* SET PROBLEM *
Repeat the listing below in full, exactly as it stands.

* SUPPLIED DATA *
______
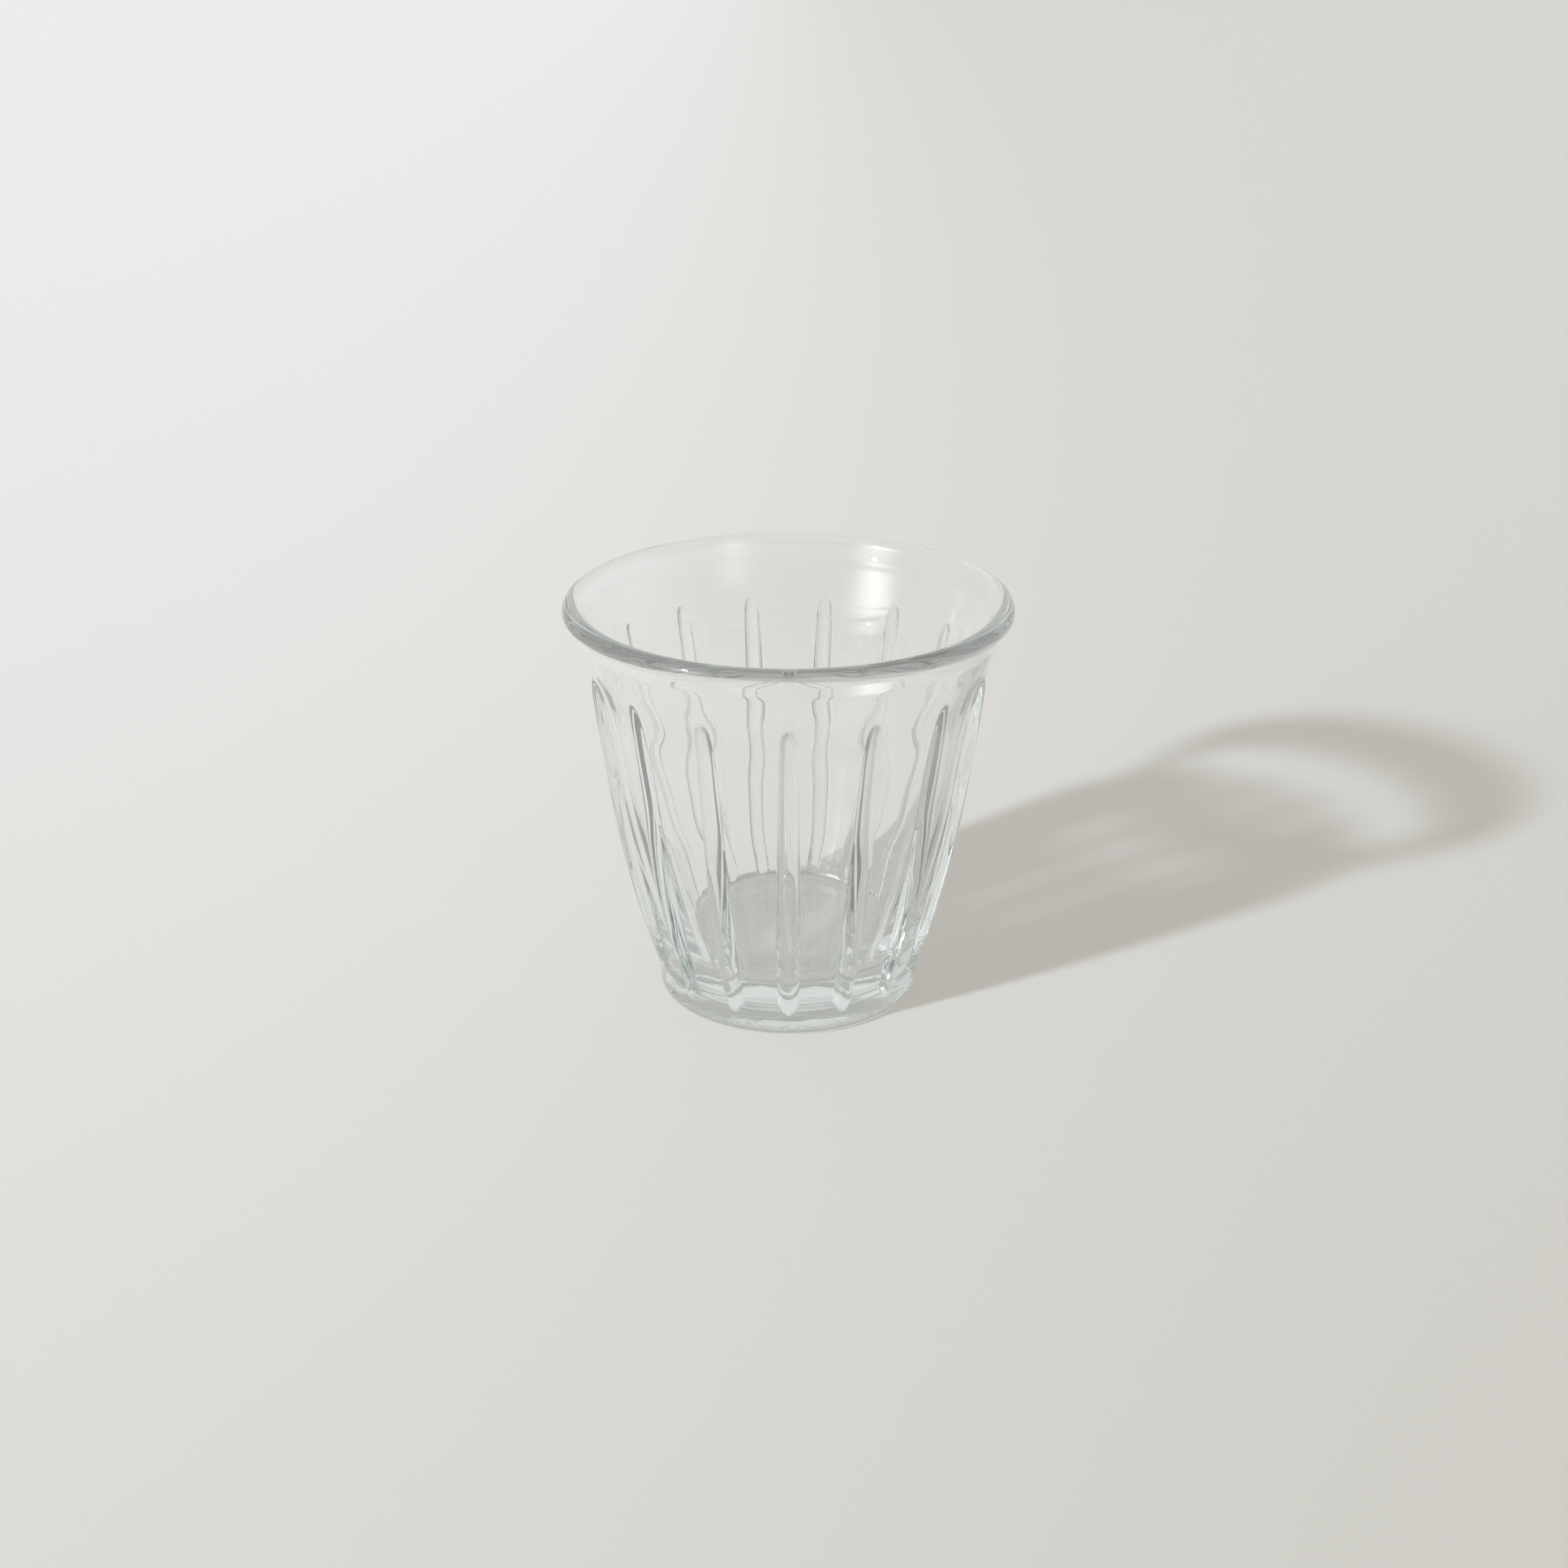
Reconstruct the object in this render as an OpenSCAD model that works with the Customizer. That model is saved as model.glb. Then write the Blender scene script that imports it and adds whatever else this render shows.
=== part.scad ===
// Juice glass of clear pressed glass, one piece: a tapered cup with narrow upright ribs,
// a thick base on a plain round foot, and a plain flared band under a rounded lip.
// It stands on z = 0 with its axis on z, and one rib faces the front, towards -y.

/* [Cup] */
// Overall height
height = 70.8; // [68:0.2:80]
// Diameter over the lip
rim_d = 75; // [73:0.5:82]
// Diameter between the ribs where the flare begins
neck_d = 62.4; // [59:0.2:65]
// Height at which the flare begins
neck_z = 50; // [46:0.5:54]
// Outward bow of the wall between the foot and the flare
wall_bow = 0.7; // [0.2:0.1:1.4]
// Inward bow of the flared band
flare_bow = 0.45; // [0.1:0.05:0.9]

/* [Lip] */
// Thickness of the rounded lip
lip_t = 3.4; // [2.8:0.1:4]
// Height of the lip's root below the brim
lip_h = 4.8; // [4.2:0.1:6]
// How far the lip stands out past its root
lip_out = 1.65; // [1:0.05:2.2]

/* [Foot] */
// Diameter of the foot
foot_d = 45.2; // [42:0.2:48]
// Height of the plain foot
foot_h = 4.6; // [4:0.1:5.6]
// Radius of the foot's bottom edge
foot_edge_r = 0.8; // [0.3:0.1:1.5]
// Height of the cove between the foot and the wall
cove_h = 2.3; // [1.5:0.1:3]
// Depth of the cove
cove_d = 0.45; // [0.1:0.05:0.8]
// Width of the ring that the glass stands on
ring_w = 3; // [2:0.2:6]
// Depth of the hollow under the base
punt_h = 0.8; // [0.3:0.1:1.6]

/* [Inside] */
// Thickness of the glass under the cup
base_t = 8.6; // [6:0.1:10]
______
* ANSWER FOR THE TASK *
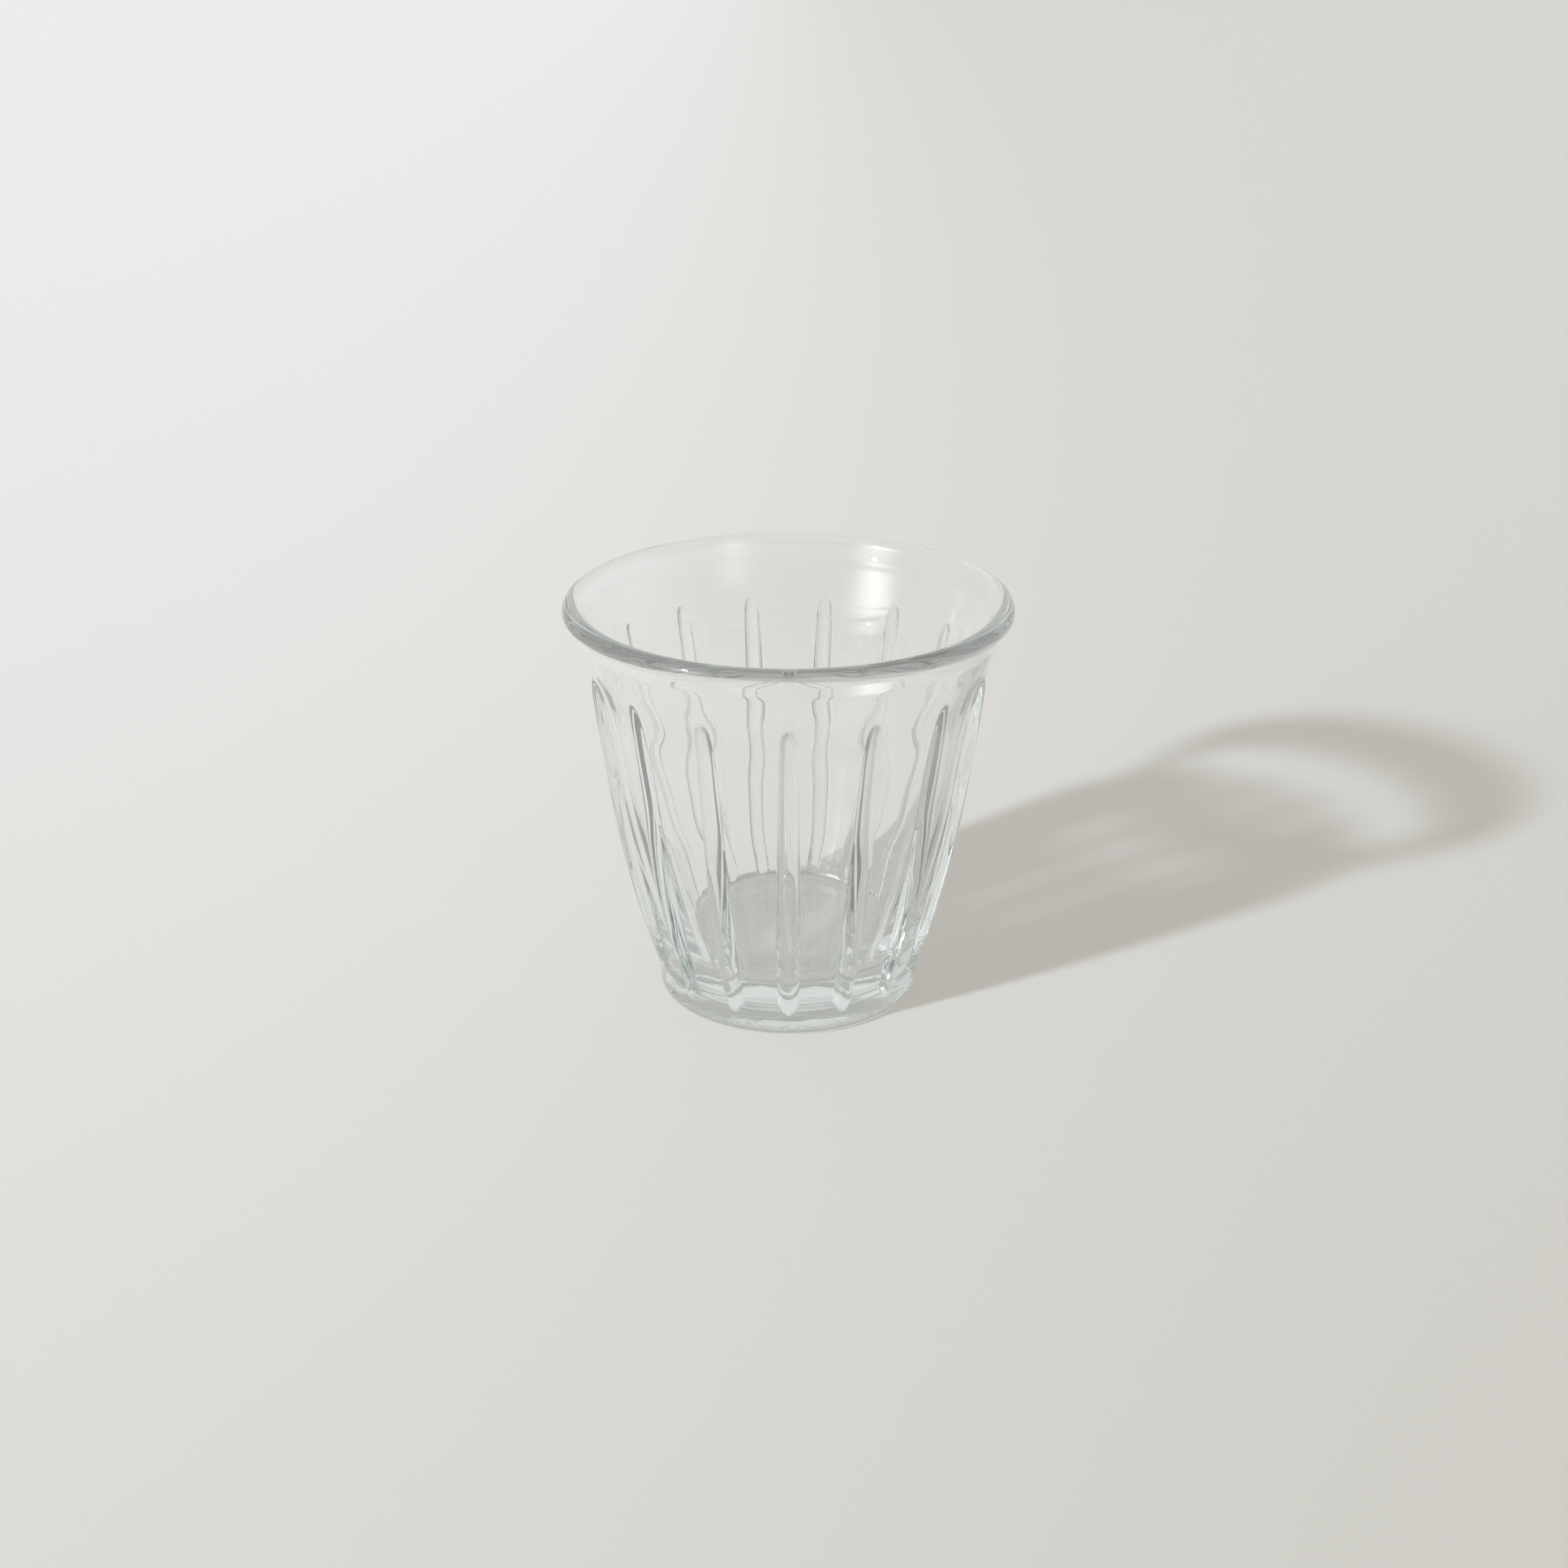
Reconstruct the object in this render as an OpenSCAD model that works with the Customizer. That model is saved as model.glb. Then write the Blender scene script that imports it and adds whatever else this render shows.
=== part.scad ===
// Juice glass of clear pressed glass, one piece: a tapered cup with narrow upright ribs,
// a thick base on a plain round foot, and a plain flared band under a rounded lip.
// It stands on z = 0 with its axis on z, and one rib faces the front, towards -y.

/* [Cup] */
// Overall height
height = 70.8; // [68:0.2:80]
// Diameter over the lip
rim_d = 75; // [73:0.5:82]
// Diameter between the ribs where the flare begins
neck_d = 62.4; // [59:0.2:65]
// Height at which the flare begins
neck_z = 50; // [46:0.5:54]
// Outward bow of the wall between the foot and the flare
wall_bow = 0.7; // [0.2:0.1:1.4]
// Inward bow of the flared band
flare_bow = 0.45; // [0.1:0.05:0.9]

/* [Lip] */
// Thickness of the rounded lip
lip_t = 3.4; // [2.8:0.1:4]
// Height of the lip's root below the brim
lip_h = 4.8; // [4.2:0.1:6]
// How far the lip stands out past its root
lip_out = 1.65; // [1:0.05:2.2]

/* [Foot] */
// Diameter of the foot
foot_d = 45.2; // [42:0.2:48]
// Height of the plain foot
foot_h = 4.6; // [4:0.1:5.6]
// Radius of the foot's bottom edge
foot_edge_r = 0.8; // [0.3:0.1:1.5]
// Height of the cove between the foot and the wall
cove_h = 2.3; // [1.5:0.1:3]
// Depth of the cove
cove_d = 0.45; // [0.1:0.05:0.8]
// Width of the ring that the glass stands on
ring_w = 3; // [2:0.2:6]
// Depth of the hollow under the base
punt_h = 0.8; // [0.3:0.1:1.6]

/* [Inside] */
// Thickness of the glass under the cup
base_t = 8.6; // [6:0.1:10]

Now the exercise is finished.